Objective
Repeat exactly the lines running from the line that contains "const meat = new" to the line that contains "for node in"; include both ends and add nothing.
─── Raw data ───
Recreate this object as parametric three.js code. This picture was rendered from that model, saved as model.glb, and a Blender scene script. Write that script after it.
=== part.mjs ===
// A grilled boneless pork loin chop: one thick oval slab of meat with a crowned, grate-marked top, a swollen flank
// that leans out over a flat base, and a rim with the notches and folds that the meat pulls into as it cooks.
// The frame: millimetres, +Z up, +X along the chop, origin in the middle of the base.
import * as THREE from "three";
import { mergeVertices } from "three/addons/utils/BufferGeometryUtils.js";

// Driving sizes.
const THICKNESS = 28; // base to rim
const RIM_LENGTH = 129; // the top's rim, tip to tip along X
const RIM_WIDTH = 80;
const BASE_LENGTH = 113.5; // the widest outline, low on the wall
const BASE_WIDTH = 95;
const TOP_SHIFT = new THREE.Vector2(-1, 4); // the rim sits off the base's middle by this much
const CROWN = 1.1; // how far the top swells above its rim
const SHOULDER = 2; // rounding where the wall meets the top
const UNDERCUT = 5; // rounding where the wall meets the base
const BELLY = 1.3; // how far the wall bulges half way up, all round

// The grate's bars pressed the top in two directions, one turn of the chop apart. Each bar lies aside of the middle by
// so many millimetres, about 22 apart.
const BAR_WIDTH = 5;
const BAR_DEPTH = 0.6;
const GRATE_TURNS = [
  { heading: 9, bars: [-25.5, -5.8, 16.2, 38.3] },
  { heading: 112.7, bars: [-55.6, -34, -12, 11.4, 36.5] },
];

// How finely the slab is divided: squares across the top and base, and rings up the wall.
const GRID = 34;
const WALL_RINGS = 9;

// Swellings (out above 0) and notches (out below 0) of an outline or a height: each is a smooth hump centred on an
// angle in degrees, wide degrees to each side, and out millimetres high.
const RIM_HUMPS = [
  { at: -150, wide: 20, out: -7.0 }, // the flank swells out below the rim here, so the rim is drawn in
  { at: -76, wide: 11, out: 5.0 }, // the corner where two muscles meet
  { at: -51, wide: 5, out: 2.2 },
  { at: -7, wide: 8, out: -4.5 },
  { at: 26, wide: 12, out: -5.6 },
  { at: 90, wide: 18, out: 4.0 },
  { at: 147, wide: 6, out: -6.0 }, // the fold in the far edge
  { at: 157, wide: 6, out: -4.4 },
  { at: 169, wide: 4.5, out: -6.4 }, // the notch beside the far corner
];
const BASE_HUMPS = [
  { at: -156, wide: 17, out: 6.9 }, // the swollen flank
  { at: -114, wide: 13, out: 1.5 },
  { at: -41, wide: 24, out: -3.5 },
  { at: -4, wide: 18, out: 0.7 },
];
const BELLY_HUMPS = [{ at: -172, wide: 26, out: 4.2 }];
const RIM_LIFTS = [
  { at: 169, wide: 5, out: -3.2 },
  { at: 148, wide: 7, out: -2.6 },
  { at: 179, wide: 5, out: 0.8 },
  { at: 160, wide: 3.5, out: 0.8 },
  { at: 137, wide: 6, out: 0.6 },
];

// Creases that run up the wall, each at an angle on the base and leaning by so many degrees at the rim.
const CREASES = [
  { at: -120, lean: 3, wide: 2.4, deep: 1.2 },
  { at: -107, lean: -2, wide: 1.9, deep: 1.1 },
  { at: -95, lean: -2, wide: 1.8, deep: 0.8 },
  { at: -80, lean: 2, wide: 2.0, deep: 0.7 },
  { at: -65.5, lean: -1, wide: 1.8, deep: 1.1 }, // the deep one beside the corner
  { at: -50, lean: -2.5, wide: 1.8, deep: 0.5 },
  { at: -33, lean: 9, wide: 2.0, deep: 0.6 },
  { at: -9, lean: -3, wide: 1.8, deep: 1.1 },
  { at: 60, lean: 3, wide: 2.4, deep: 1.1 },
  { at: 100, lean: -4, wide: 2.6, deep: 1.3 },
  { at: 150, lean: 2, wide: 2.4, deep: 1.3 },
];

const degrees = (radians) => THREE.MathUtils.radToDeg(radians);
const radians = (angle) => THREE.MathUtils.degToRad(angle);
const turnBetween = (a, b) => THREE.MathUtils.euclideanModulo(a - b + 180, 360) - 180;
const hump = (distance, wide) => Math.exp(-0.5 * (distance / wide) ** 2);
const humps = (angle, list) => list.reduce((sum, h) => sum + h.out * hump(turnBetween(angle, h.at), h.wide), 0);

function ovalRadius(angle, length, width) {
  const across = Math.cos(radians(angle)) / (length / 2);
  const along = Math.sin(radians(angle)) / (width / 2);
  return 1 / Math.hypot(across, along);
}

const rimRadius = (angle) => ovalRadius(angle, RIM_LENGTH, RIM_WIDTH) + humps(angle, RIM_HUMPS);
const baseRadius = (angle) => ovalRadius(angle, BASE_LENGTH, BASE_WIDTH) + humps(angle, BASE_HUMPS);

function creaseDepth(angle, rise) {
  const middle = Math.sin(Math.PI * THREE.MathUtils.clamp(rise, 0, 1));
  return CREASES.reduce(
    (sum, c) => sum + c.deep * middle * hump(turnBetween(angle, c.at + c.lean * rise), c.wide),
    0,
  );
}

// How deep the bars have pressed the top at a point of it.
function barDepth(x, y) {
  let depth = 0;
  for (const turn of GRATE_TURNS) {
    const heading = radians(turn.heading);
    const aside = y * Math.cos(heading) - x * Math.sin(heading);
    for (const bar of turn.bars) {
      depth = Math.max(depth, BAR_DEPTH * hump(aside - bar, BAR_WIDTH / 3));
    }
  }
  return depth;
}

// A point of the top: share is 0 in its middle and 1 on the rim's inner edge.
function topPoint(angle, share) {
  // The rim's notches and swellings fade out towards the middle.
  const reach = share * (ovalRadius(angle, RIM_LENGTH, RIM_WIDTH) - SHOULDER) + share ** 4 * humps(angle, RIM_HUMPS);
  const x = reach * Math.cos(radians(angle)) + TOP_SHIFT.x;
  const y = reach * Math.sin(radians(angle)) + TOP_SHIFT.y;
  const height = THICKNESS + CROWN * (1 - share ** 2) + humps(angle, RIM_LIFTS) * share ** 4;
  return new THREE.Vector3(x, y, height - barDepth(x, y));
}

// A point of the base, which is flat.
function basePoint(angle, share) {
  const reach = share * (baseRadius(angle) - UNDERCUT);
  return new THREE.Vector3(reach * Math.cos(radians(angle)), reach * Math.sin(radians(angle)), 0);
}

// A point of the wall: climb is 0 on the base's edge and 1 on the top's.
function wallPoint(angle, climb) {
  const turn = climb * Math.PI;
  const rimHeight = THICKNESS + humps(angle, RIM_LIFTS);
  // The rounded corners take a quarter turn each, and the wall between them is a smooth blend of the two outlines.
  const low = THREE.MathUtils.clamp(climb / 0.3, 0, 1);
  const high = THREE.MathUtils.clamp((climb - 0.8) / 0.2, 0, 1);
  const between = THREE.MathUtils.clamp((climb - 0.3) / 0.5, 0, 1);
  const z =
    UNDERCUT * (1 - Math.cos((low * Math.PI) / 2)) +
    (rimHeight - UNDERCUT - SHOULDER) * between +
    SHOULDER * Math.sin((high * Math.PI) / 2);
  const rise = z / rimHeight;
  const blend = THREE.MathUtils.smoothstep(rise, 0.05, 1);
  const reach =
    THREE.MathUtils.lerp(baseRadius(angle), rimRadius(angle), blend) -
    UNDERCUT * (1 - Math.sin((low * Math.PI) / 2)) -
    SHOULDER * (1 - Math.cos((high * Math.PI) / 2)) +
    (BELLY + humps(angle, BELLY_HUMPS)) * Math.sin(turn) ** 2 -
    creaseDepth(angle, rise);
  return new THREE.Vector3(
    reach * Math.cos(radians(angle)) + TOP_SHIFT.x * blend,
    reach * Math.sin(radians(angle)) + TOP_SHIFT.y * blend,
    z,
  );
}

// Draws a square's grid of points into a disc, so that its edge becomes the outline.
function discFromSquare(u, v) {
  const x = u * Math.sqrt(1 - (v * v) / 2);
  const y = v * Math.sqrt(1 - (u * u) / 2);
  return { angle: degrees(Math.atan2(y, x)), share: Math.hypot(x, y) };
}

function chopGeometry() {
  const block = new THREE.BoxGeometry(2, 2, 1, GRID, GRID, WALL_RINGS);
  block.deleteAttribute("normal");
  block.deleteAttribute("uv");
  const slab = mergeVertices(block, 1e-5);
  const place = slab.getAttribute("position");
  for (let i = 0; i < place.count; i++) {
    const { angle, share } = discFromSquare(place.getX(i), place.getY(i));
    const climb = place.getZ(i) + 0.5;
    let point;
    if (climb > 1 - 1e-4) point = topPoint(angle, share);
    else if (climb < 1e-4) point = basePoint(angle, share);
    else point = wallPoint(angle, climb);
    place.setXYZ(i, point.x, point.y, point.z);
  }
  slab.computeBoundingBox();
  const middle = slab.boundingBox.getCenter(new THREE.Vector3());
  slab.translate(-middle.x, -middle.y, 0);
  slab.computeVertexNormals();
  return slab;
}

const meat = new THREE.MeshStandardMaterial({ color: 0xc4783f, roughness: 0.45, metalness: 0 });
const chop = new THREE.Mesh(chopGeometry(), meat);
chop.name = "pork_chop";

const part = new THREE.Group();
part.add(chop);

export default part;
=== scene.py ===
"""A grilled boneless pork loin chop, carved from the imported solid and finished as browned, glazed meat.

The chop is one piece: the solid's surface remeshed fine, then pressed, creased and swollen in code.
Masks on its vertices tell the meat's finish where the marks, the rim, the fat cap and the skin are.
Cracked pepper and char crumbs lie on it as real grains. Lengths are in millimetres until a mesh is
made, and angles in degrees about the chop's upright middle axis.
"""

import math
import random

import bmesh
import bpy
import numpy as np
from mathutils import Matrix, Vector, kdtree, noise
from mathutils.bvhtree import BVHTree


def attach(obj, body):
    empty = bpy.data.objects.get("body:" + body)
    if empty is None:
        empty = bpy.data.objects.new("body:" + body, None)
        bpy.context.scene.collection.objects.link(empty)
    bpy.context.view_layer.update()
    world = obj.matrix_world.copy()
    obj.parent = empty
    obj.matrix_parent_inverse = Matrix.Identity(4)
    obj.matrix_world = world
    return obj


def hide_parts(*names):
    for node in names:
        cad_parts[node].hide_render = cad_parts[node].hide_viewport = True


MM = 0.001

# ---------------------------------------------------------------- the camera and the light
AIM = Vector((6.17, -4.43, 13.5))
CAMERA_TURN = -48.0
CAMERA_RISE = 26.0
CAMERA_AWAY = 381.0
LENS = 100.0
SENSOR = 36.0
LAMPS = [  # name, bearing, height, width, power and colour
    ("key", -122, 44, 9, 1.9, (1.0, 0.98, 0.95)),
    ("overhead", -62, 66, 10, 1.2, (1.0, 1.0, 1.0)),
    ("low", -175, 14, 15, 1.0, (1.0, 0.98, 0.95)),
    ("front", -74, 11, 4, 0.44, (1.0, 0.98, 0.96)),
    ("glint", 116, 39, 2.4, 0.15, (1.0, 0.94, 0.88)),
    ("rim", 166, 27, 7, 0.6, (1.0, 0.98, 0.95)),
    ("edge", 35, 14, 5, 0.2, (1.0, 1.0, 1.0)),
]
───
Response to the exercise
const meat = new THREE.MeshStandardMaterial({ color: 0xc4783f, roughness: 0.45, metalness: 0 });
const chop = new THREE.Mesh(chopGeometry(), meat);
chop.name = "pork_chop";

const part = new THREE.Group();
part.add(chop);

export default part;
=== scene.py ===
"""A grilled boneless pork loin chop, carved from the imported solid and finished as browned, glazed meat.

The chop is one piece: the solid's surface remeshed fine, then pressed, creased and swollen in code.
Masks on its vertices tell the meat's finish where the marks, the rim, the fat cap and the skin are.
Cracked pepper and char crumbs lie on it as real grains. Lengths are in millimetres until a mesh is
made, and angles in degrees about the chop's upright middle axis.
"""

import math
import random

import bmesh
import bpy
import numpy as np
from mathutils import Matrix, Vector, kdtree, noise
from mathutils.bvhtree import BVHTree


def attach(obj, body):
    empty = bpy.data.objects.get("body:" + body)
    if empty is None:
        empty = bpy.data.objects.new("body:" + body, None)
        bpy.context.scene.collection.objects.link(empty)
    bpy.context.view_layer.update()
    world = obj.matrix_world.copy()
    obj.parent = empty
    obj.matrix_parent_inverse = Matrix.Identity(4)
    obj.matrix_world = world
    return obj


def hide_parts(*names):
    for node in names:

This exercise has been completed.